By: Ike Philip Abiagom
Over 10m Nigerians have diabetes, kills more than COVID-19, cancer. As Nigerians join the rest of the world to observe this year World Diabetes Day (WDD), The Light Diabetes Organisation has warned that over 10 million Nigerians are living with the disease presently.
As the World Diabetes Day is marked globally by the International Diabetes Federation (IDF) and the World Health Organisation (WHO) on November 14 every year, experts are worried that no fewer than six million Nigerians – one in ten adults – are living with diabetes, even as the numbers are expected to double by 2030, with the nation facing a situation akin to a “ticking time bomb.”

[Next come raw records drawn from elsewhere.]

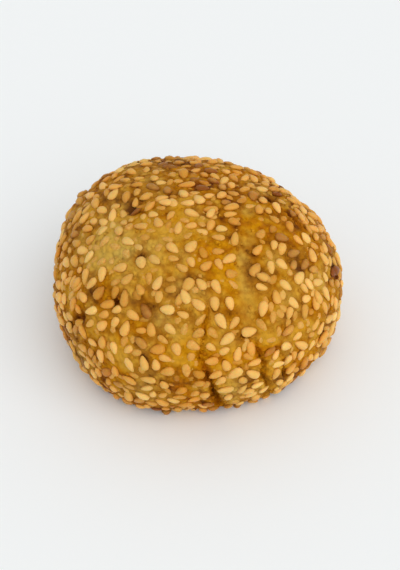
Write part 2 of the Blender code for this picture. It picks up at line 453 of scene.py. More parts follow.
# %% Say where dough has smeared over seeds
VEIL_SPREAD = 1.05
VEIL_MOTTLE = (6.0, 0.9)  # how many soft patches cross a radius, how strong
VEIL_ORIGIN = Vector((4.4, 2.6, 8.1))
SMEARED = (  # wide places where dough half covers the seeds: (place, half width, amount)
    ((-128, 50), 0.0100, 0.55),
    ((-80, 60), 0.0070, 0.15),
    ((-72, 48), 0.0055, 0.30),
    ((-92, 14), 0.0090, 0.55),
    ((-22, 56), 0.0050, 0.20),
    ((-96, 78), 0.0080, 0.10),
    ((120, 55), 0.0100, 0.40),
    ((60, 30), 0.0080, 0.40),
    ((172, 26), 0.0080, 0.35),
    ((20, 8), 0.0060, 0.35),
)


def spot_sum(here, spots):
    """What spots add up to at a point. Each is (place, half width, amount)."""
    return sum(
        amount * bell(distance_from(place, here), half_width)
        for place, half_width, amount in spots
    )


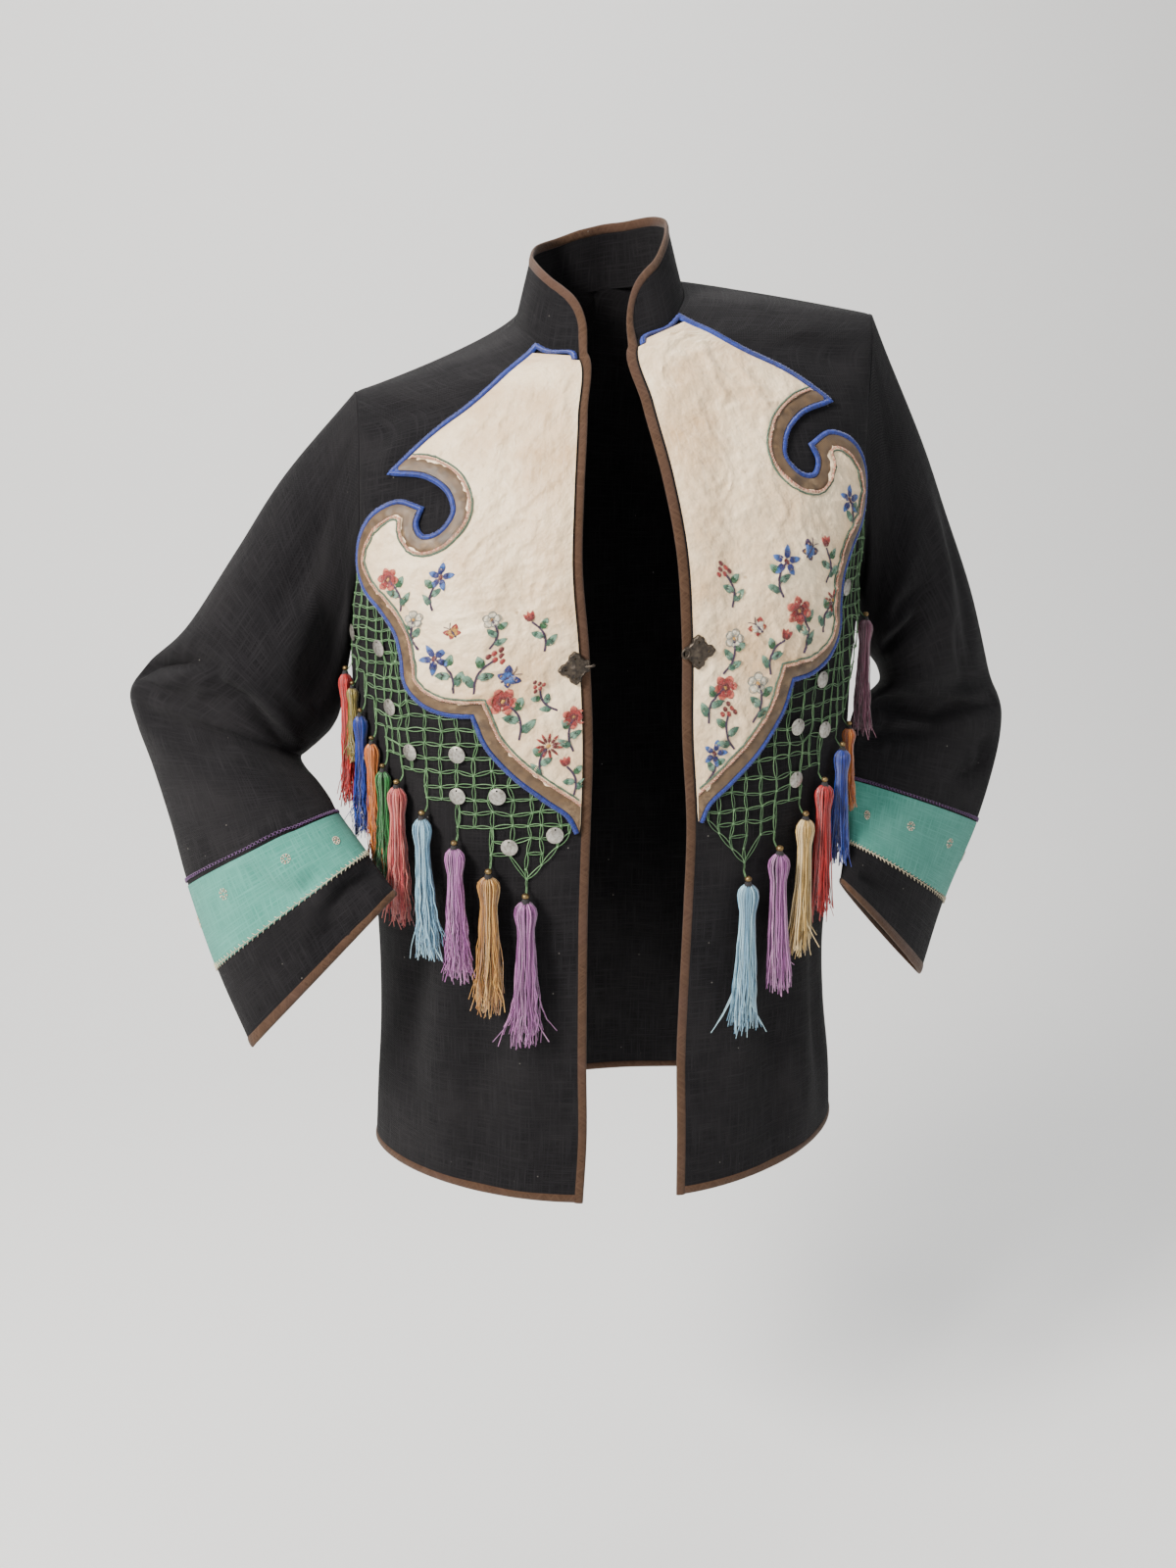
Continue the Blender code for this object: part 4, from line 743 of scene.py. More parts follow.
# ---- The bias bindings --------------------------------------------------------------
# Every free edge is covered by a narrow strip of brown cotton, cut on the bias, folded
# round the edge and stitched through. One strip runs up a front, round the collar and down.
BINDING_THICK = 0.0028    # whole binding, with the cloth inside it
STRIP_ROUND, STRIP_WALL = 0.017, 0.0005       # the strip's way round the edge, and its wall
bias = woven("brown_bias", (0.044, 0.0225, 0.0125, 1.0), (0.088, 0.048, 0.028, 1.0),
             (0.075, 0.04, 0.032, 1.0), threads=1500.0, lint=0.3, bump=0.35)


def folded_binding(name, inner, outer, normals):
    """A strip folded round an edge: from the inner line over the outer one and back under."""
    turn = np.linspace(0.12, 2 * math.pi - 0.12, 15)
    reach = -np.sign(np.cos(turn)) * np.abs(np.cos(turn)) ** 0.75
    rise = np.sin(turn)
    middle, half = (inner + outer) / 2, (outer - inner) / 2
    lift = -CLOTH / 2 * normals
    points = (middle + lift)[:, None] + half[:, None] * reach[:, None] \
        + (normals * BINDING_THICK / 2)[:, None] * rise[:, None]
    facing = unit(half)[:, None] * (np.abs(reach) ** 1.5 * np.sign(reach))[:, None] \
        + normals[:, None] * rise[:, None]
    lengths = run_lengths(outer)
    around = np.linspace(0, STRIP_ROUND, len(turn))
    diagonal = np.stack([lengths[:, None] + around[None], lengths[:, None] - around[None]], -1) * 0.7071
    return cloth_sheet(name, points, unit(facing), diagonal, bias, low=-STRIP_WALL), lengths[-1]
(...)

The theme of this year’s celebration – “Access to Diabetes Care,” is aimed at raising awareness around the fact that millions of people living with diabetes around the world do not have access to diabetes care. Diabetic patients require ongoing care and support to manage their condition and avoid complications. Nine in 10 of diabetics have the Type 2 variant, a lifestyle disease linked to obesity and unhealthy living. The Type 1 variant is an unpreventable autoimmune disease that develops at childhood. As part of activities to mark the 2022 World Diabetes Day (WDD), The Light Diabetes Organisation, a private organisation with a focus on the management of diabetes and other endocrine and metabolism conditions, gave free diabetes screening and education for the public.
The theme for diabetes awareness month and World Diabetes Day 2022 is “Access to Diabetes Care,” which The Light Diabetes Organisation says remains its core activity in its efforts to provide quality care for Nigerians living with diabetes while also creating awareness of its growing increase in the country.
“We are, therefore, encouraging everyone including people living with diabetes and their family members to seize the opportunity of this exercise to know their status and how to care for people living with the condition.
“It’s also an opportunity for people to know their status, especially given findings that 1 out of every 2 persons living with diabetes do not know they have it. Yet, early detection of diabetes remains crucial in the prevention of deadly complications,” the statement read in parts.
It further noted that persons with uncontrolled diabetes would develop a wide range of complications linked with the disease, some of which could lead to lengthy hospital stays, blindness, foot amputation or death.
According to The Light Diabetes Organisation, they want people living with diabetes to know that it can be controlled and should not be allowed to result in the numerous complications associated with it.
“The exercise serve as an avenue for them to have their feet checked to prevent the growing problem of diabetes. Not only that, it also provide access to basic information on how to live with the condition and stay healthy all year round”, the statement further said.